Dec 3, 2009, 2:04:37 PM12/3/09

to r...@golang.org, golang-nuts, Mike Beller

Russ,

Is there really parallelism possible in the goroutine version? It seems to me that the producer and consumer goroutines are related such that one will always be blocking on the other. If the channel has size 0, no amount of scheduling can make this parallel. Even if you use a channel with capacity 100, for example, it is likely that either the producer or consumer will end up blocking or finishing first, and even if the scheduler load-balanced perfectly, the iterator could never use more than 2 processors.

Maybe the iterators could use a capacity related to the size of the container, e.g. if the channel had capacity == container size then at least the producer never needs to block. This ameliorates the problem but does not make it very parallel nor fast, since each iteration still needs a copy into the channel and a copy out which a sane iterator would not need.

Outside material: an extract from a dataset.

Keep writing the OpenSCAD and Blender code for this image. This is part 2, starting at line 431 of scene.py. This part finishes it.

So even if you eliminate the blocking problem, you still end up with a slow iterator. It never seems logical to do with two processors what you can do faster with one. And since this can't scale to more than two processors at a time, it is never a logical implementation.

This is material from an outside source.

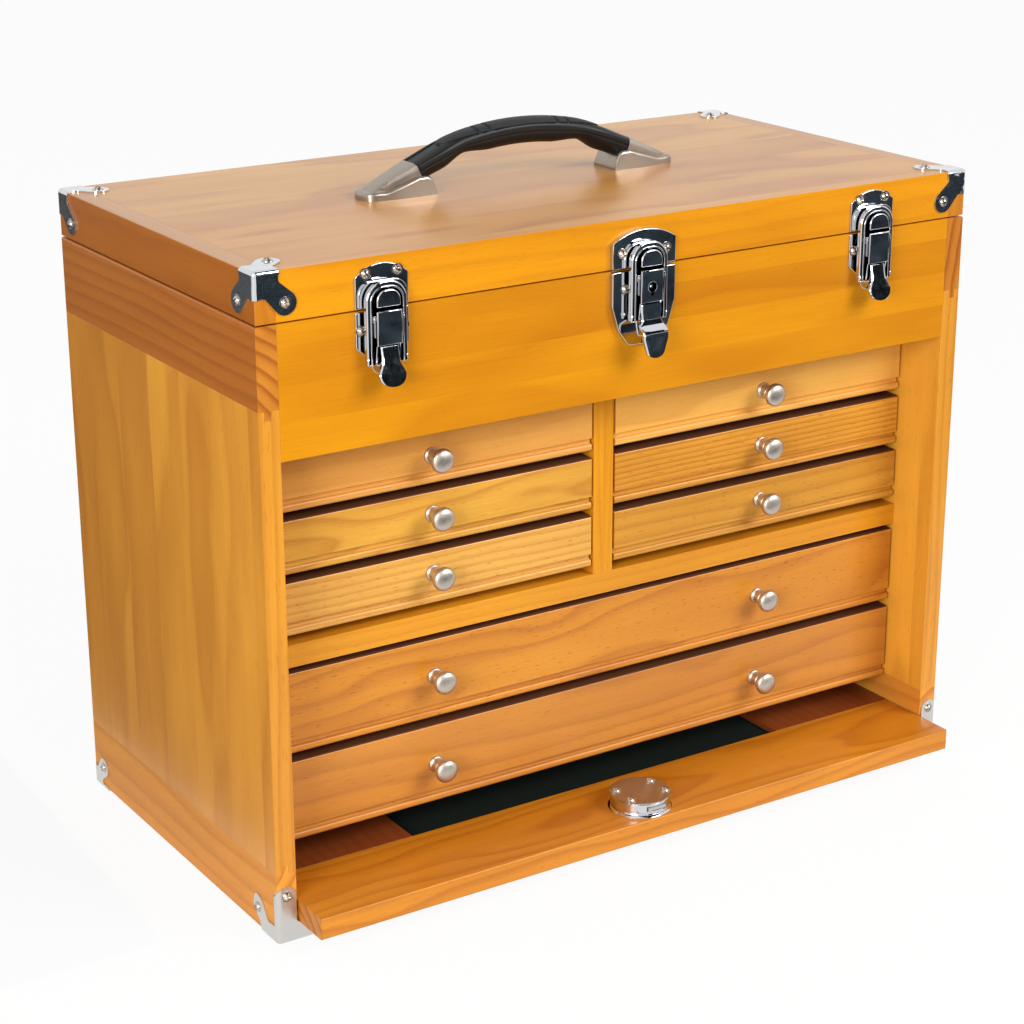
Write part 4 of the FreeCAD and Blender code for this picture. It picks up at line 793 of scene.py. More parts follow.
panelForm = {"front": -29.0, "back": 251.0, "low": 12.5, "high": 26.5, "left": 13.5, "right": 496.5,
             "railBack": 33.6, "tailFront": 201.0, "stile": 98.0, "edge": 1.2}
feltForm = {
    "base": 21.5, "thick": 1.5, "inset": 0.4, "steps": (72, 42),
    "wave": 0.08, "waveAlong": 0.21, "waveAcross": 0.17, "waveStart": 1.3, "rimDrop": 0.25, "sink": 0.1,
}


def addPanel():
    p = panelForm
    around = (p["left"], p["front"], p["low"]), (p["right"], p["back"], p["high"])
    railPine = pine("panelRailPine", "XYZ", "#C97E1C", "#9E5211", seed=203, spacing=7, contrast=0.5, wander=40,
                    heart=(-122, -6), toneSpread=0.05, endDark=0.1, endRings=1.9)
    # the stiles in a dark red-brown copy of the pine: painted shade, from where they lie under the lowest drawer
    paintedShadeStilePine = pine("panelStilePaintedShadePine", "YXZ", "#8A441E", "#703213", seed=211, spacing=8, contrast=0.4, pith=60,
                     endDark=0.0)
    inside = p["railBack"], p["tailFront"]
    rails = [((p["left"], p["right"]), ys) for ys in ((p["front"], inside[0]), (inside[1], p["back"]))]
    stiles = [(xs, inside) for xs in ((p["left"], p["left"] + p["stile"]), (p["right"] - p["stile"], p["right"]))]
    for name, spans, wood in (("panelRails", rails, railPine), ("panelStiles", stiles, paintedShadeStilePine)):
        boards = [easedBoard(box(xs, ys, (p["low"], p["high"])), around, p["edge"]) for xs, ys in spans]
        addPiece(name, merged(boards), "front_panel", wood, "lacquered_pine", ("panel_frame",))
    coatNode("panel_infill", insidePine)


def addFelt():
    # the felt lining of the panel's recess, a laid sheet with a soft, faintly uneven nap
    p, f = panelForm, feltForm
    low = p["left"] + p["stile"], p["railBack"]
    high = p["right"] - p["stile"], p["tailFront"]
    size = [high[i] - low[i] - 2 * f["inset"] for i in (0, 1)]
    across, along = f["steps"]
    bm = bmesh.new()
    grid = []
    for i in range(across + 1):
        column = []
        for j in range(along + 1):
            u, v = i / across, j / along
            x, y = low[0] + f["inset"] + size[0] * u, low[1] + f["inset"] + size[1] * v
            wave = f["wave"] * sin(x * f["waveAlong"] + f["waveStart"]) * cos(y * f["waveAcross"])
            drop = f["rimDrop"] if min(u, v, 1 - u, 1 - v) == 0 else 0
            column.append(bm.verts.new((x, y, f["base"] + f["thick"] - f["sink"] + (wave - drop))))
        grid.append(column)
    for i in range(across):
        for j in range(along):
            bm.faces.new((grid[i][j], grid[i + 1][j], grid[i + 1][j + 1], grid[i][j + 1]))
    extruded = bmesh.ops.extrude_face_region(bm, geom=bm.faces[:])
    for vert in (v for v in extruded["geom"] if isinstance(v, bmesh.types.BMVert)):
        vert.co.z = f["base"]
    piece = addPiece("panelFelt", bm, "front_panel", felt("greenFelt", "#0D1911", "#0A120D"), "green_felt",
                     ("panel_felt",))


def crossScrew(radius=3.5, rise=2.0, arm=2.1, halfSlot=0.42, deep=1.1):
    # a pan head with a cross recess, on z = 0: a dome on a thin dished flange
    ball = (radius ** 2 + rise ** 2) / (2 * rise)
    half = acos((ball - rise) / ball)
    dome = [(ball * sin(half * (1 - t)), rise - ball + ball * cos(half * (1 - t)))
            for t in (0.05, 0.15, 0.3, 0.45, 0.6, 0.75, 0.9, 1.0)]
    flange = [(0, -0.3), (radius, -0.3), (radius, 0.2), (radius * 0.9, 0.3), (radius * 0.78, 0.18)]
    head = lathe(flange + [(r * 0.76, h + 0.18 * (1 - h / rise)) for r, h in dome], 28)
    zs = rise - deep, rise + 0.5
    arms, slot = (-arm, arm), (-halfSlot, halfSlot)
    return combined(head, [box(arms, slot, zs), box(slot, arms, zs)], "DIFFERENCE")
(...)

I wish this weren't true, bc I think the channel iterator concept is rather elegant. Please enlighten me if I'm missing some voodoo.

Ryanne
- from my phone -

On Dec 1, 2009 8:24 PM, "Russ Cox" <r...@golang.org> wrote:

> So with the current state of the scheduler, is it really wise to be > creating standard library co...

Russ Cox

unread,

Dec 3, 2009, 2:07:03 PM12/3/09

to Ryanne Dolan, golang-nuts, Mike Beller

> Is there really parallelism possible in the goroutine version? It seems to
> me that the producer and consumer goroutines are related such that one will
> always be blocking on the other.

not necessarily. they do synchronize but
the producer can work on computing the
next value while the consumer is dealing
with the previous one. if there is significant
computation on both sides, it can run in
parallel. this is not true of standard function
call-based iterators, nor of python's generators.

russ

Ryanne Dolan

unread,

Dec 3, 2009, 2:36:20 PM12/3/09

to r...@golang.org, golang-nuts, Mike Beller

True, but if there is significant work on the producer side then you don't really have an iterator...

Certainly we shouldn't design all iterators to be slow in general but possibly faster in the case where a different pattern would make more sense.

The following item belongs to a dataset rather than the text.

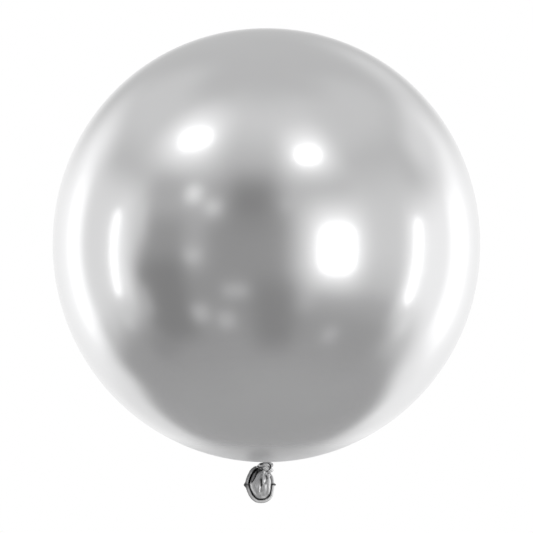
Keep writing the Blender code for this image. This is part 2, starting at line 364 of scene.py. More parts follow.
def foldedLatex(name, finish, folds):
    # Streaks run along the folds, on the grain attribute: round the strand and along it
    material, tree, shader = startMaterial(name, finish["rough"])
    grain = addNode(tree, "ShaderNodeAttribute", attribute_name="grain").outputs["Vector"]
    streaks = noiseOn(tree, grain, folds["streaks"], folds["streakDetail"], folds["streakRough"])
    mottle = noiseOn(tree, objectPlace(tree), finish["grain"])
    share = plus(tree, fade(tree, streaks, *folds["streakBand"], *folds["streakShare"]),
                 fade(tree, mottle, *noiseBand, *folds["mottleShare"]))
    # painted shade: darker where the shading attribute is above zero, in folds, along edges and in grooves
    paintedShading = addNode(tree, "ShaderNodeAttribute", attribute_name="paintedShading").outputs["Fac"]
    paintedShade = calc(tree, "MINIMUM", paintedShading, 1.0)
    skin = mixTo(tree, "RGBA", paintedShade, greyMix(tree, share, finish), grey(finish["deep"]))
    # and a painted highlight, pale and less metallic, where the attribute is below zero
    paintedHighlight = fade(tree, paintedShading, 0.0, -1.0, smooth=False)
    feed(tree, shader.inputs["Base Color"], mixTo(tree, "RGBA", paintedHighlight, skin, grey(folds["pale"])))
    feed(tree, shader.inputs["Metallic"], minus(tree, 1.0, times(tree, paintedHighlight, folds["highlightMatt"])))
    feed(tree, shader.inputs["Roughness"], fade(
        tree, streaks, *noiseBand, finish["rough"] + folds["rougher"], finish["rough"] - folds["smoother"]))
    addBump(tree, shader, finish["bump"], plus(tree, streaks, times(tree, mottle, folds["mottleBump"])))
    return material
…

For example, if there was some container for which iterating was a big computation, then the programmer can use a generator and read from it in a loop. That is fine. But it doesn't follow that iterating over a list or vector should follow the same pattern just for the sake of consistency.

In most cases (I'd say all good cases) the iterator is doing something trivial, and that is why it is hidden behind the for...range syntactic sugar.

I guess I am arguing for a way to implement coroutines without being penalized for channel communication. Id like to see the for..range syntax work for coroutines and most iterators replaced with call-based coroutines rather than goroutines.

Perhaps the compiler could be smart and replace goroutines with coroutines magically, but I don't see the point.

- from my phone -

On Dec 3, 2009 1:07 PM, "Russ Cox" <r...@golang.org> wrote:

> Is there really parallelism possible in the goroutine version? It seems to > me that the producer...

peter.l...@gmail.com

unread,

Jan 3, 2012, 5:46:58 AM1/3/12

to golan...@googlegroups.com, r...@golang.org

The world has improved and iterators are comparable with "inefficient" objects if sufficient channel capacity is allocated. For less trivial computations, iterators are a reasonable design choice, with overhead comparable to function calls.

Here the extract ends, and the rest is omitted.